We have brought together many of the clinicians and scientists within the RBH/NHLI interested in this field, to take forward a clinical trial of bone marrow stem cells. We are using a novel means of delivering the stem cells via a retrograde venous approach which may target large areas of the myocardium. The trial involves 46 patients, is double-blind and placebo-controlled, and has co-primary endpoints of myocardial perfusion measured by SPECT, and myocardial function measured by MRI.

Stem cell therapy for end-stage ischaemic heart disease We are currently undertaking pilot studies with bone marrow, to check whether the cells are viable following catheter delivery. Further, we are labelling the cells with indium111 to allow us to check delivery into the myocardium. We have Ethics approval for the clinical trial and are beginning recruitment.

Lung Pathology

Our major focus is endobronchial biopsy in humans with studies focusing on inflammation & remodelling in the adult, child and infant and the effects of current and novel treatment in COPD & Asthma.

We also provide histological advice & support for Gene Therapy.

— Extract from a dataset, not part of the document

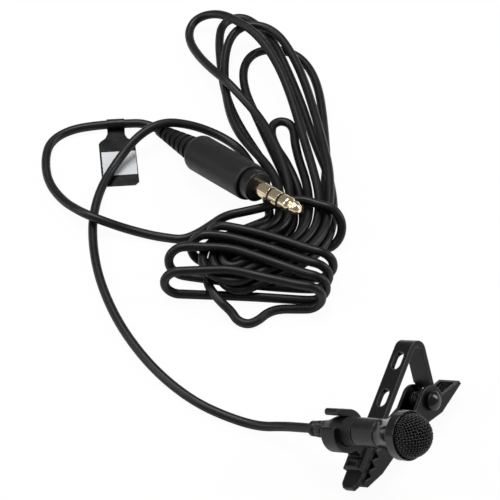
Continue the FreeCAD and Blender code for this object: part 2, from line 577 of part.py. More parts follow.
hank += lower_side(0, level(1)) + half_turn(0, 7, level(1), quarters=3)[:-1]
hank += [(2.6, -19.4, 2.4), (7.6, -20.1, level(0) + 0.15)]
for k, ys in enumerate(TOPS):
    right = RIGHT[k]
    below = (-20.2,) * 4 if k == 0 else tuple((a + b) / 2 for a, b in zip(TOPS[k - 1], ys))
    y0, y1 = strand_y(below, right), strand_y(ys, right)
    hank += [(right - 1.3, strand_y(below, right - 1.3), level(0)), (right, y0, level(0))]
    hank += end_bend(right, 1, y0, y1, True)
    hank += [(right, y1, level(3)), (right - 1.3, strand_y(ys, right - 1.3), level(3))]
    if k == 4:
        hank += [(10.0, -1.2, level(3)), (4.0, 2.2, level(3)), (-1.2, 3.8, level(3))]
        break
    left = LEFT[k]
    xs = [x for x in (8.0, 2.0, -4.0, -10.0) if x > left + 3]
    hank += [(x, strand_y(ys, x), level(3)) for x in xs]
    after = tuple((a + b) / 2 for a, b in zip(ys, TOPS[k + 1]))
    y0, y1 = strand_y(ys, left), strand_y(after, left)
    hank += [(left + 1.3, strand_y(ys, left + 1.3), level(3)), (left, y0, level(3))]
    hank += end_bend(left, -1, y0, y1, False)
    hank += [(left, y1, level(0)), (left + 1.3, strand_y(after, left + 1.3), level(0))]
    hank += [(x, strand_y(after, x), level(0)) for x in xs[::-1]]
hank += [(-5.4, 4.3, 6.9), (-8.4, 4.0, 4.1), (-11.2, 3.0, 2.1)]
# End of the hank's points

nodes = [ENTRY] + [world(*p) for p in hank] + [EXIT]
ways = directions(nodes, ENTRY_DIR, EXIT_DIR)
pieces = []
for k in range(len(nodes) - 1):
    pieces += biarc(nodes[k], ways[k], nodes[k + 1], ways[k + 1])

# Length, least radius and least gap of the tube to itself, measured on points about 0.4 apart
samples = []
run = 0.0
least_radius = 1e9
for piece in pieces:
    a, via, b = piece[0], piece[1], piece[2]
    if via is None:
        length = (b - a).Length
        curve = None
    else:
        radius = piece[3]
        least_radius = min(least_radius, radius)
        curve = Part.Arc(a, via, b)
        length = curve.length()
    count = max(1, int(math.ceil(length / 0.4)))
    for k in range(count):
        t = k / float(count)
        if curve is None:
            p = a + (b - a) * t
        else:
            p = curve.value(curve.FirstParameter + (curve.LastParameter - curve.FirstParameter) * t)
        samples.append((p.x, p.y, p.z, run + length * t))
    run += length
hank_length = run
cells = {}
for k, (x, y, z, s) in enumerate(samples):
    cells.setdefault((int(x // 3), int(y // 3), int(z // 3)), []).append(k)
least = 1e9
where = None
for k, (x, y, z, s) in enumerate(samples):
    cx, cy, cz = int(x // 3), int(y // 3), int(z // 3)
    for i in (-1, 0, 1):
        for j in (-1, 0, 1):
            for m in (-1, 0, 1):
                for q in cells.get((cx + i, cy + j, cz + m), ()):
                    if q > k and samples[q][3] - s > 6.5:
                        o = samples[q]
                        d = math.sqrt((o[0] - x) ** 2 + (o[1] - y) ** 2 + (o[2] - z) ** 2)
                        if d < least:
                            least, where = d, (x + TABLE.x, y + TABLE.y, z, o[0] + TABLE.x, o[1] + TABLE.y, o[2])
print("hank: %d points, length %.1f, least radius %.2f, least gap to itself %.3f at %s" % (
    len(nodes), hank_length, least_radius, least - 2 * CORD_R, " ".join("%.1f" % v for v in where)))
print("cord in all: %.0f" % (mic_length + hank_length + plug_length))
hank_tube = pipe([arc_edge(p) for p in pieces], CORD_R, nodes[0], ways[0])
print("hank tube: volume ratio %.4f, bottom %.2f" % (
    hank_tube.Volume / (math.pi * CORD_R ** 2 * hank_length), hank_tube.BoundBox.ZMin))
save("cord_hank", hank_tube)
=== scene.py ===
# %% [markdown]
# # A clip-on microphone with its cord and plug
# The solids of this part come from a CAD model, which is loaded as a fixed frame. This lesson gives them
# their looks. It starts with the camera and the cord, then makes the woven grille, the turned shells and
# the spring, and ends with the finishes and the lights. Lengths are written in millimetres and become
# metres through MM. The camera's clipping, the cord's stated length, the table and the lamps are the only
# ones that are written in metres.

# %% The frame
import math
import bpy
import numpy as np
from mathutils import Matrix, Vector


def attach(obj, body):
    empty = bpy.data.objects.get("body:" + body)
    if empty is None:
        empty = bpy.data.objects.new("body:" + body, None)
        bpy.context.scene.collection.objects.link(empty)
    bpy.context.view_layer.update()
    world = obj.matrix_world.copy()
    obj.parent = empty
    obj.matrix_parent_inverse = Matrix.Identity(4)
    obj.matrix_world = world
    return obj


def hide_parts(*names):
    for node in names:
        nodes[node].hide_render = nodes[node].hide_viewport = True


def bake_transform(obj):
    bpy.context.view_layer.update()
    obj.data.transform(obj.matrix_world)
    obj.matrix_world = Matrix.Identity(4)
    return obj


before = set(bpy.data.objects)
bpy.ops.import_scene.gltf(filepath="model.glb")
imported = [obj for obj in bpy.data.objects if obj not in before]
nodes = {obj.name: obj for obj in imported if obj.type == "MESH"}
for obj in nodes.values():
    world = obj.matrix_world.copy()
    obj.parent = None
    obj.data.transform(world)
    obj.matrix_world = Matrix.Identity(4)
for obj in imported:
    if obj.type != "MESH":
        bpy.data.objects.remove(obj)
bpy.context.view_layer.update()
MM = 0.001
scene = bpy.context.scene

# %% [markdown]
# ## The camera
# The photograph looks down at 47 degrees from far away, so a long lens keeps the microphone and the far
# end of the cord at nearly the same scale. The picture's middle falls on a point of the table, and the
# routes of the cord are easiest to read from that point, so it is the zero of every route below.

# %% The camera
TABLE = np.array([27.56, -56.74, 0.0])
ELEVATION = math.radians(47.0)
DISTANCE = 620.0

eye = np.array([0.0, -math.cos(ELEVATION), math.sin(ELEVATION)]) * DISTANCE - TABLE
lens = bpy.data.cameras.new("camera")
lens.lens = 205.3
lens.sensor_width = 36.0
lens.clip_start = 0.01
lens.clip_end = 10.0
camera = bpy.data.objects.new("camera", lens)
camera.location = Vector(eye * MM)
camera.rotation_euler = (math.pi / 2 - ELEVATION, 0.0, 0.0)
scene.collection.objects.link(camera)
scene.camera = camera
scene.view_settings.view_transform = "Standard"
print("camera at", [round(v, 4) for v in camera.location])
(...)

Our group has expertise in histology (biopsy), pathology & microanatomy, immunostaining, in situ hybridisation, high resolution scanning and electron microscopy, quantitative histological methods and image analyses and works as a central laboratory for multicentre biopsy clinical trials.

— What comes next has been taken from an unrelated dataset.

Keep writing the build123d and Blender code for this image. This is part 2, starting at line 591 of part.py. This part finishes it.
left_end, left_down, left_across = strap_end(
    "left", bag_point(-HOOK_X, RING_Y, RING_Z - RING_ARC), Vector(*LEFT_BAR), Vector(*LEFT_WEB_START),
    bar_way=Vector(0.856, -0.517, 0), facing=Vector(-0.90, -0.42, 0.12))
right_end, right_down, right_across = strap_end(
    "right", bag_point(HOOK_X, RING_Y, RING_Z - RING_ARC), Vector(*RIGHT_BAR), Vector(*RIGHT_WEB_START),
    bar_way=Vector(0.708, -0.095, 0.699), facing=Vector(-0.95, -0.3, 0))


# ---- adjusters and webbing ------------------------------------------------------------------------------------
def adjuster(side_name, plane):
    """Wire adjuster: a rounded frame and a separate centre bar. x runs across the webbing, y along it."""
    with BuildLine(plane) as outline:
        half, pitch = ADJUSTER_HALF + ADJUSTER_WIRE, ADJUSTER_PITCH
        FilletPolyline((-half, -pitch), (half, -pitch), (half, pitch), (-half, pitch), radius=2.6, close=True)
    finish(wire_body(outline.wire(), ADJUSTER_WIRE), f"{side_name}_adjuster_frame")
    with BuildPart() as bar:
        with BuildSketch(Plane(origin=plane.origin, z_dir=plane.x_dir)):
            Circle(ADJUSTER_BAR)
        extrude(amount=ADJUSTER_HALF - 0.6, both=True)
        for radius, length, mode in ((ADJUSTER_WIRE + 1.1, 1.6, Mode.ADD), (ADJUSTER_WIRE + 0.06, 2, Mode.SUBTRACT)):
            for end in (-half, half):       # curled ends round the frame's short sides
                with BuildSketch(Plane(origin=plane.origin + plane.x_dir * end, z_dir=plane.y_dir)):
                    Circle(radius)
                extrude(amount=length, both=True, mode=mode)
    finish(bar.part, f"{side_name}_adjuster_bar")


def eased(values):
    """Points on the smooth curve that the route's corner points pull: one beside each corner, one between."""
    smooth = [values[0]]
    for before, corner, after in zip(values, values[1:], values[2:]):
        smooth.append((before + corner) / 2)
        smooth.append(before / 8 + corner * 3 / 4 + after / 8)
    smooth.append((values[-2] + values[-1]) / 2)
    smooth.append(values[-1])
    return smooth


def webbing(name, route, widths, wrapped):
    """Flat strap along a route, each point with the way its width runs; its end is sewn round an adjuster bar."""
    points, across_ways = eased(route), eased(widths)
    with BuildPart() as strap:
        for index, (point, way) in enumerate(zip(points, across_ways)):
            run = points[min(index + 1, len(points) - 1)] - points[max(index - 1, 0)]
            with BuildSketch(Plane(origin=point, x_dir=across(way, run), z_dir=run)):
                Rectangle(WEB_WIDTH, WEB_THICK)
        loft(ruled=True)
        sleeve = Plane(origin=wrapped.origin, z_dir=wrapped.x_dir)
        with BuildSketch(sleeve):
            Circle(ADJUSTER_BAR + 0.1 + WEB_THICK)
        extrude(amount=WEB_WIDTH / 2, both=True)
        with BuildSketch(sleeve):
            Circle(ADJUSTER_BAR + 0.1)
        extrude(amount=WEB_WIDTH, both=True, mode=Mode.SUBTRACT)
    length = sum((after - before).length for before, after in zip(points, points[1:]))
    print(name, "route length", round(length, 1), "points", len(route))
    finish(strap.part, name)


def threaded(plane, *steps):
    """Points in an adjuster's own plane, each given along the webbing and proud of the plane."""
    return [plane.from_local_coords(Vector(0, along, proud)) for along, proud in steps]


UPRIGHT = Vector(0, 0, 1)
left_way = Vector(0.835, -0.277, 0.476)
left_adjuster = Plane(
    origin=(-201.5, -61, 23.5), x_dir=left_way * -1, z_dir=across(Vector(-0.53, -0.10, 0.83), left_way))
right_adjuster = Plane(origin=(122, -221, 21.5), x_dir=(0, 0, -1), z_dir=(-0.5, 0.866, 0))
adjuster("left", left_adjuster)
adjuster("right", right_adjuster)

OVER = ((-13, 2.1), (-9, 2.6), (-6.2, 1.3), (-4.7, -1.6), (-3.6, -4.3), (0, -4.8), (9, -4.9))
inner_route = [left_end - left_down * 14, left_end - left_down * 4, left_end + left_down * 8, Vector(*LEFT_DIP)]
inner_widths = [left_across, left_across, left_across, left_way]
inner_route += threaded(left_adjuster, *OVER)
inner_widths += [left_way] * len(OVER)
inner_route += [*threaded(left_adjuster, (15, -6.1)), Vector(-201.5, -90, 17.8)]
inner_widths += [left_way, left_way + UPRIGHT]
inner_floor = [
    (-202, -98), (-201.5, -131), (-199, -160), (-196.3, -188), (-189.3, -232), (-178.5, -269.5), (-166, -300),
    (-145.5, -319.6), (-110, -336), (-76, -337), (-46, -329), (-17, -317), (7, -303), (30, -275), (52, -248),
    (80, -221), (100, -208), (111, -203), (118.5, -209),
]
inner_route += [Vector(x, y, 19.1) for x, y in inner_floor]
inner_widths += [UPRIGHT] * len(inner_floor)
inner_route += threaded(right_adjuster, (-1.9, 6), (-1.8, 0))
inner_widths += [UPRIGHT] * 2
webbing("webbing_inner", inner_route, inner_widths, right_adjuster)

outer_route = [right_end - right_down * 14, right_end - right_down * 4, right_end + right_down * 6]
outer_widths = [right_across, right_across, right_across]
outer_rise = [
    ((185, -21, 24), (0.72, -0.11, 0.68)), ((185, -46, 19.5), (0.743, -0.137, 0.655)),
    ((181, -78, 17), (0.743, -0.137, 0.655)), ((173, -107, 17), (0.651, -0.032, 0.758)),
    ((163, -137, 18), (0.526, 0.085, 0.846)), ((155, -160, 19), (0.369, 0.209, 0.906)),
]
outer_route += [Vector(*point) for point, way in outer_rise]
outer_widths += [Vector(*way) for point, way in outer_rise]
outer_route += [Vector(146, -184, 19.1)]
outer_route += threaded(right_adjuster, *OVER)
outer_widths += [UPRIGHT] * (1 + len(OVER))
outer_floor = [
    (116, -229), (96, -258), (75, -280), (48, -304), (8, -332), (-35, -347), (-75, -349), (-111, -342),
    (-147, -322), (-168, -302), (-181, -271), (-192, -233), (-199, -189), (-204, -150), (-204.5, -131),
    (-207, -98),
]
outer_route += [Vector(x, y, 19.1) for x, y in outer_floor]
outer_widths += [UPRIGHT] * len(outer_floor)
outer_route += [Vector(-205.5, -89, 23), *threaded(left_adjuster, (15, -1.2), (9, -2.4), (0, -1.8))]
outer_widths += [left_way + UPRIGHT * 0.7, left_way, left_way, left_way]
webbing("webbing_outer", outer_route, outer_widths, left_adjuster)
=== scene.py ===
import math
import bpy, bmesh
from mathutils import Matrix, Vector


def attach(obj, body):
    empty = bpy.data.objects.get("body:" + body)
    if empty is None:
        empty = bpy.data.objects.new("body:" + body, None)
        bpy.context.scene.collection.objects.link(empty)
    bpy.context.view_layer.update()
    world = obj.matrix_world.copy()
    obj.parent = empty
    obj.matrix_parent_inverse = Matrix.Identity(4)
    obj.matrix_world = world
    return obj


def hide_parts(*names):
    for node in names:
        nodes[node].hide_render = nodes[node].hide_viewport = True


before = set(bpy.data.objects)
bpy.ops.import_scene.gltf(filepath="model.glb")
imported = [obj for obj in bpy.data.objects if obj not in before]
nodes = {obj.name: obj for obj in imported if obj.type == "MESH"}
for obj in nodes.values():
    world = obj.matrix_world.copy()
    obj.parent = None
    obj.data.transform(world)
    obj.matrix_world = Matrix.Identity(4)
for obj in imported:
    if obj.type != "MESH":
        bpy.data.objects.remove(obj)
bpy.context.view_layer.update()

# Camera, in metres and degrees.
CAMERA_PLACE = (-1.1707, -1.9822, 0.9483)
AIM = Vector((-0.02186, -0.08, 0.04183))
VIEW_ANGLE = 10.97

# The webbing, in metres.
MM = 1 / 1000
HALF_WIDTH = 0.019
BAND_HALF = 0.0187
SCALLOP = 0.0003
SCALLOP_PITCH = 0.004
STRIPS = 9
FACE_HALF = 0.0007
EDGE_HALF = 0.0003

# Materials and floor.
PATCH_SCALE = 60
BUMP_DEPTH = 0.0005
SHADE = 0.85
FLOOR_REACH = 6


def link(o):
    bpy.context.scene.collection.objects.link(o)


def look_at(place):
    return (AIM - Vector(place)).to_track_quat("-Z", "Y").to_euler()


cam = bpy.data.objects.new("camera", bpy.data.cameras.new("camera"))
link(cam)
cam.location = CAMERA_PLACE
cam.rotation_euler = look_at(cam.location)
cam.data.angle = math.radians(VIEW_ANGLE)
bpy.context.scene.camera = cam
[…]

Current Research Projects:

  • Mechanistic: Which are the key inflammatory cells, chemoattractants and receptors responsible for the changing character of inflammation in mild and severe exacerbations of asthma and COPD? (particular attention is paid to gene expression of neutrophils and eosinophil chemokines and receptors CXCR1, CXCR2 and cysLT1 receptor).
  • Mechanistic: What are the relationships between inflammation, remodelling, symptoms and lung function deficit, as asthma develops in pre-school infants and early childhood? (A collaboration between us and University of Helsinki and with Professor Andy Bushat the RBH)
  • Mechanistic: what are the pro-inflammatory mechanisms that explain the effects of experimental viral-induced infection on bronchial inflammation and mucus-hypersecretion in asthma and COPD? (a collaboration with Professor Seb Johnston)
  • Hypothesis testing: Using biopsy clinical trials, what are the anti-inflammatory effects of oral PDE4 inhibition and of inhalation combination (long-acting beta agonist together with steroid) therapy in COPD?
  • Exploratory: Where in the mucosa and of what type and in what number are bronchial dendritic cells? Are these altered in number in COPD or asthma and can their number be modulated by anti-inflammatory treatment? In vivo and in vitro studies.